Amanda Dyer’s Guide To Tokyo – Part 1
For those of you who know me well, know that I have a deep love for (anything) Japan. Having spent many of my formative years there as a young model has solidified my passion for the language, food, culture, people and land. Many readers of this magazine have asked for my ‘take’ on Tokyo, so I’ll attempt to give you some insight, commentary and opinion on arguably my most favourite city on the planet – Tokyo.
In no random order, I am going to spotlight some fun places for you to consider spending time at during your next visit.
Located around 35 mins away from the more popular inner city districts, Asakusa has been preserved as a time-capsule that showcases the best of Tokyo’s yester-years. For a few thousand yen, you can even get an authentic rickshaw ride through the old-town. The rickshaw guides all speak English and are very knowledgable about the history & heritage of the area.
Due to the wartime bombing in 1944, there are only a handful of buildings older than 50 years. The city has a higher mix of buildings from the 50’s & 60’s and lots of traditional ryokan (guest-houses), homes and gorgeous little traditional restaurants.
The city is also home to Sensō-ji – an ancient Buddhist which acts as Asakusa’s beating heart. It is Tokyo’s oldest temple, and one of its most momentous – a definite must do.
2. Akihabara Electric Town
Despite the time of day, the Akihabara Denki Gai (which translates to Akihabara Electric Town) has a an energy so vibrant and profound, it’s enough to wake anybody up. As soon as you step out of the Metro, you will be welcomed by a main road lined with tall buildings, covered in Japanese neon ads and branding.
When it comes to shopping for something electronic (and I mean anything at all), this place has got it all. To give you perspective, imagine staking 20 Walmarts and Best Buys on top of each other, and you will just get started. This place is extremely comprehensive for any type of gadget fan. Every cashier is equipped with a Tax rebate for foreigners so be sure to bring along your passport (it’s worth the hassle).

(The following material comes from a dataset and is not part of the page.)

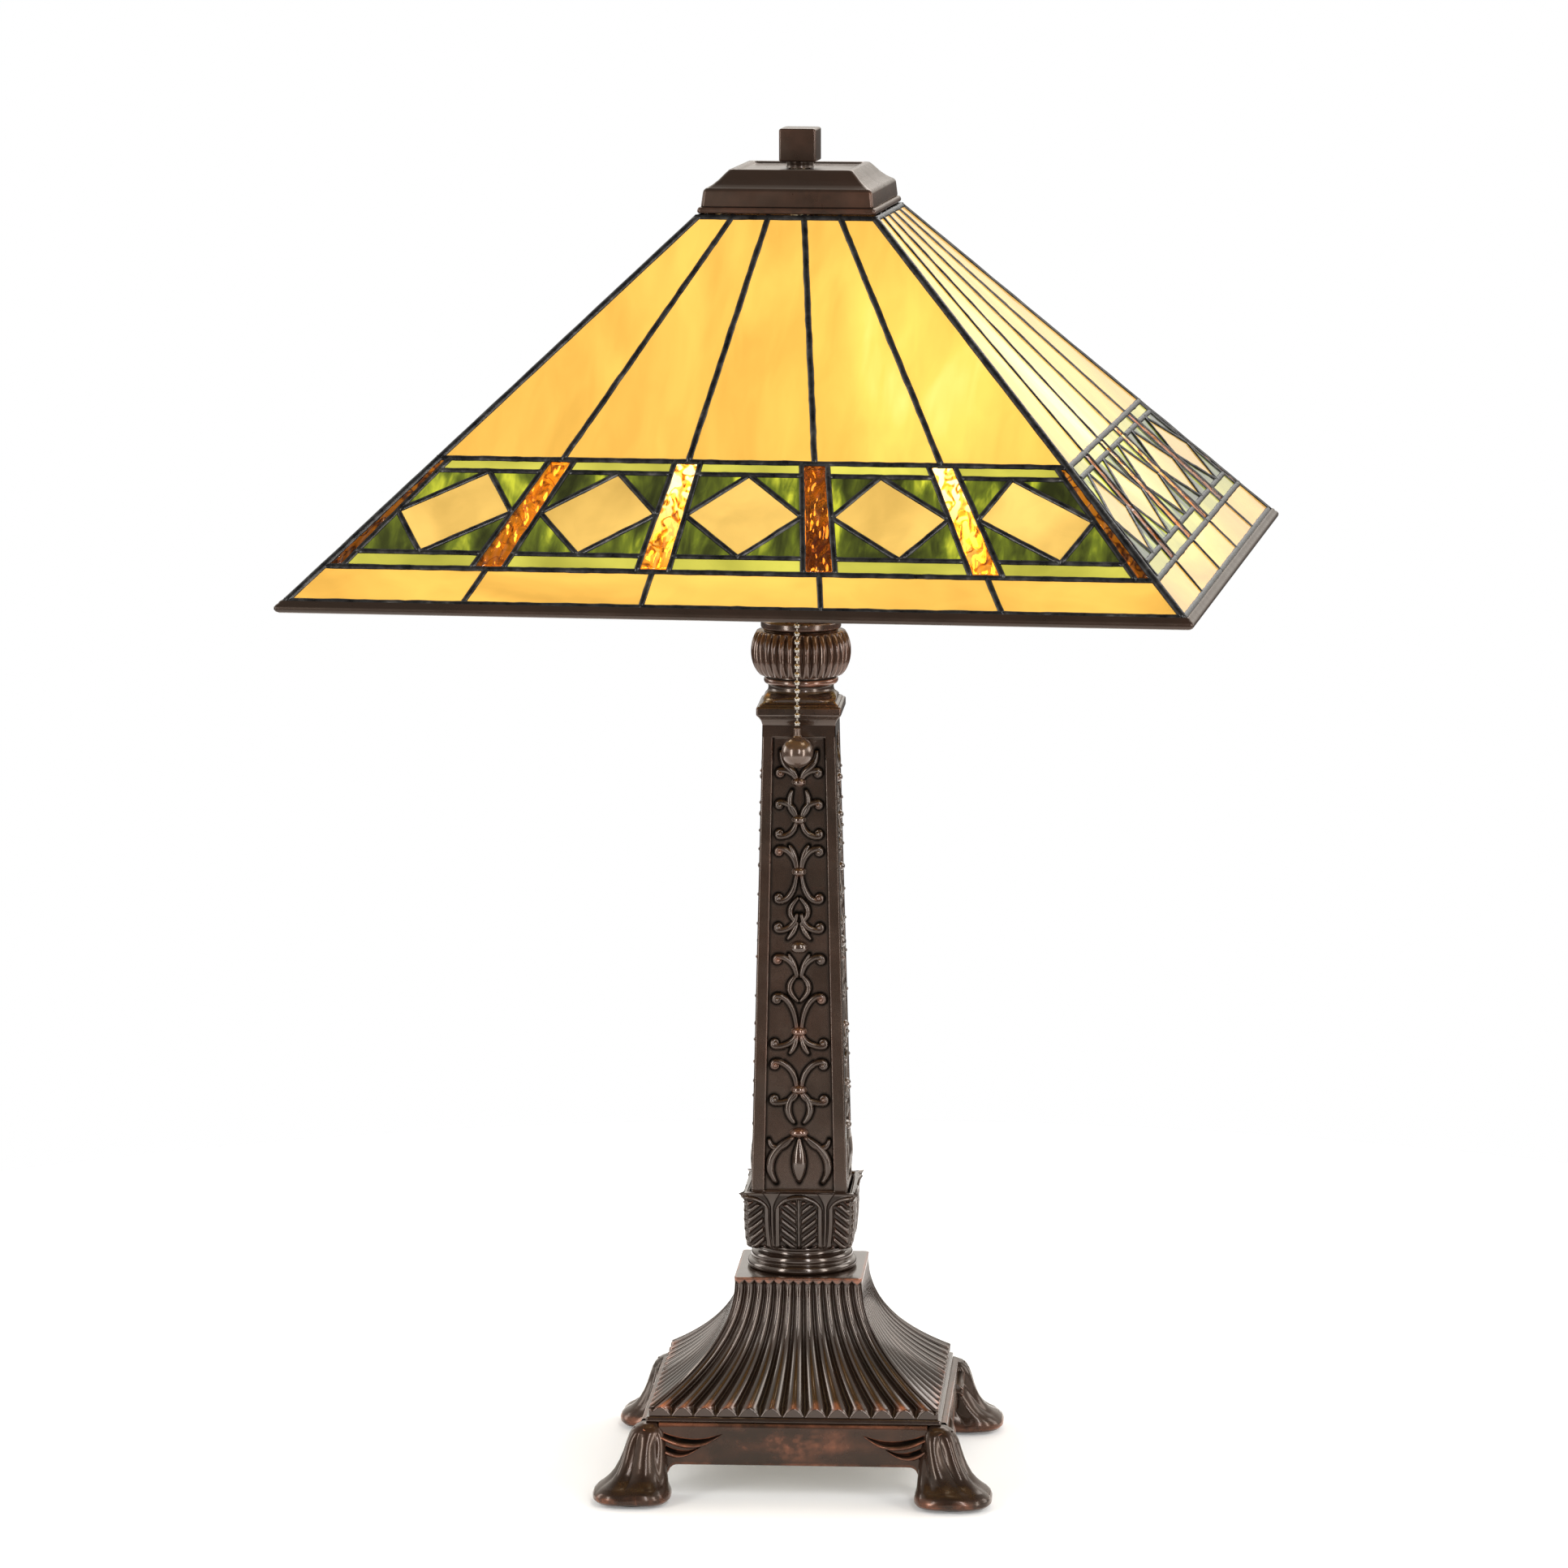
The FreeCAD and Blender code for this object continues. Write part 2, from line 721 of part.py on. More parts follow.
def socket_pieces(name, side):
    shell = turned(f"socket_shell_{name}", [
        ("0", "dims.arm_end"),
        ("dims.socket_radius - 3", "dims.arm_end"),
        ("dims.socket_radius", "dims.arm_end + 3"),
        ("dims.socket_radius", "dims.socket_end"),
        ("dims.socket_radius - dims.socket_wall", "dims.socket_end"),
        ("dims.socket_radius - dims.socket_wall", "dims.socket_floor + 1"),
        ("0", "dims.socket_floor + 1"),
    ])
    liner = turned(f"socket_liner_{name}", [
        ("dims.liner_inner", "dims.socket_floor + 1"),
        ("dims.liner_outer", "dims.socket_floor + 1"),
        ("dims.liner_outer", "dims.socket_end - 1"),
        ("dims.liner_inner", "dims.socket_end - 1"),
    ])
    base = turned(f"bulb_base_{name}", [
        ("0", "dims.bulb_tip + 0.4"),
        ("dims.bulb_tip_radius", "dims.bulb_tip + 0.4"),
        ("dims.bulb_thread_radius - 1.5", "dims.bulb_thread_start"),
        ("dims.bulb_thread_radius", "dims.bulb_thread_start + 1.5"),
        ("dims.bulb_thread_radius", "dims.bulb_thread_end"),
        ("0", "dims.bulb_thread_end"),
    ])
    globe = turned(f"bulb_glass_{name}", [
        ("0", "dims.bulb_thread_end"),
        ("dims.bulb_neck_radius", "dims.bulb_thread_end"),
        ("dims.bulb_neck_radius", "dims.bulb_neck_end"),
        ("dims.bulb_shoulder_radius", "dims.bulb_shoulder", "dims.bulb_radius", -1),
        ("dims.bulb_radius", "dims.bulb_centre", "dims.bulb_radius", -1),
        ("0", "dims.bulb_centre + dims.bulb_radius"),
        ("0", "dims.bulb_centre + dims.bulb_radius - dims.bulb_wall",
         "dims.bulb_radius - dims.bulb_wall", 1),
        ("dims.bulb_radius - dims.bulb_wall", "dims.bulb_centre"),
        ("dims.bulb_shoulder_radius - dims.bulb_wall", "dims.bulb_shoulder + 1"),
        ("dims.bulb_neck_radius - dims.bulb_wall", "dims.bulb_neck_end + 1"),
        ("dims.bulb_neck_radius - dims.bulb_wall", "dims.bulb_thread_end + dims.bulb_wall"),
        ("0", "dims.bulb_thread_end + dims.bulb_wall"),
    ])
    for piece in (shell, liner, base, globe):
        piece.Placement = arm_placement(side)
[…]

This area is surrounded by many offices and home to some of Tokyo’s biggest companies. Known by locals as the playground for ‘salarymen’ this area is littered with small eateries and bars designed to cater for Tokyo’s corporate engine room.
It’s not surprising to find 30 different establishments hidden in one (very plain looking) building. If you like oysters then this area has many different choices, ranging from street level to fine dining.
Seeing that rents are extremely high, and competition is rife, venues insist on you buying a drink the minute you step in. Gotta pay the rent right?
I really enjoyed the choices of Yakitori spots & Izakaya (pubs) under the recently constructed Shinbashi station. You will have a great time exploring his place!
4. Yoyogi Park – Shibuya
Yoyogi Park is a large park located adjacent to Harajuku Station and Meiji Shrine in Shibuya. It makes for the perfect urban escape when you have had enough of the large crowds in Harajuku and want to ‘slow it down’ in some natural surroundings. Tokyo locals find refuge in the park’s beautiful settings and are often gathered (especially on weekends) to socialize and spend quality time together.
On Sundays you will see a vast range groups dressed thematically, and seemingly enjoying themselves but one of my personal favourites are the super cool Japanese rock music fans – The Rockabillys!